Does the title succeed in its aims? The editors aim to set an agenda for digital reference “in all its aspects” and a wide range of issues related to shifting from the physical enquiry desk to the computer desktop are covered. This includes the provision of human‐intermediated assistance through the Internet, by means such as online chat or conferencing, and the very different aim of eliminating the need for mediation altogether, by such means as natural language processing systems, which subsequently point to Web site information. The service in all cases is clearly some form of query answering, but should all of this be considered to be a digital reference service, or is there some line to be drawn between a mediated reference service and an information service? The editors restrict their own definition to human‐mediated services but not all contributors do so and, with such a wide scope, there are inevitably a certain confusion and lack of depth. Most chapters are very short and, being based upon conference papers, contributions tend to address very specific aspects of the subject. Consequently, this is not suitable as an introductory volume and the six main headings perhaps give a misleading impression of comprehensiveness. Part 1, for example, is titled “Identifying the need for a digital reference service”. It includes only two chapters, one on the evolution of an e‐mail and Web reference service at the Colonial Willamsburg’s John D. Rockefeller Jr Library and one on government digital reference and the partnership of University of Illinois Chicago with the State Department. Transferable general issues have to be picked out from this specialist content.

Just as I struggled with the specificity of some contributions, so I also found it challenging to relate to the cutting edge work covered in some contributions. As one author says, “some critics may still ask whether it is just hype”. Indeed they may, with academic libraries offering a digital service reporting around 15 online queries a week in the more successful examples, and most receiving minimal use. The editors draw attention in both the Introduction and the literature review to this light use, which contrasts so markedly with the explosion in use of commercial Web reference sites such as AskJeeves. But this issue is not addressed adequately in most of the other contributions. As the editors note, and as is very evident in this collection itself, there is too little stress in the literature on market research, publicity and the need to integrate with those delivering the curriculum or targeting user groups with most to gain from an online service. I was left uneasy at the prospect of an isolated and self‐perpetuating library digital reference community (a phrase much used here) evolving and absorbing resources but unrelated to user need or demand. Though the central sections on real‐time and collaborative online reference services are undeniably exciting, this question of the likely user base is not much attended to here. Lack of return on investment must surely be more of a key issue than artificial intelligence, copyright or privacy, the issues actually identified as key in part 2, which I found the least inspiring section.

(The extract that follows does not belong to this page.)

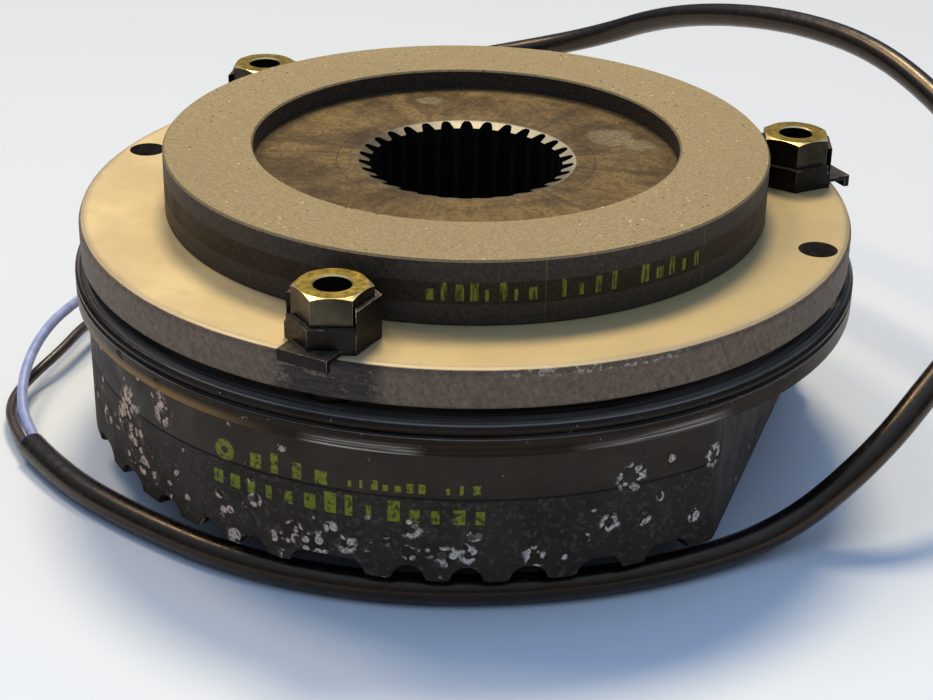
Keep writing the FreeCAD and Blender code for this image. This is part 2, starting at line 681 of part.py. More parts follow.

Despite being aimed at librarians and researchers anywhere on the digital reference continuum, more may be gained here by those who are further ahead and have already formed a view on the basic questions. Those still at the stage of trying to organise the fragmented e‐mail and Web‐based services that have evolved over the years may struggle to find relevance or indeed take seriously some material here on the further frontier, such as the concept of a “digital reference cloud”.

With a US origin, the volume naturally does not concentrate on the issues within a UK context. Only one article, covering US copyright law, could be said to be largely irrelevant to a UK audience, and there is one article on the Open University OPAL (Online Personal Academic Librarian) project which is highly relevant. But many current hot topics for UK librarians get little attention. There is little about resource pressures and other calls upon our budgets, or about the current state of UK library collaboration on which services will have to be built here. For academic libraries, there is no mention of the possibilities of integrating online reference with a university portal or VLE (virtual learning environment) and so within the overall user information and learning environment.

The original papers from the 2001 conference on which this volume is based are available online (www.vrd.org/conferences/VRD2001/proceedings/index.shtml). The material in the printed volume is significantly different, with just over half of the chapters based upon papers delivered at the conference. Nevertheless, potential purchasers should be aware that these papers, and those of the subsequent 2002 VRD conference, can be browsed online free and that they can get up to speed in this way, should funds be lacking for a print purchase. Also useful are the free Web bibliographies (such as that of Bernie Sloan at: www.lis.uiuc.edu/∼b‐sloan/digiref.html, helpfully highlighting new materials from 2002 and 2003 in red), which will naturally be more up to date than the references in this volume. The volume certainly succeeded in getting me thinking seriously about the issue of digital reference in my own library service, but with a good amount of material available free online I have doubts about the need for UK librarians to invest in this rather pricey and patchy print volume, particularly given its US bias.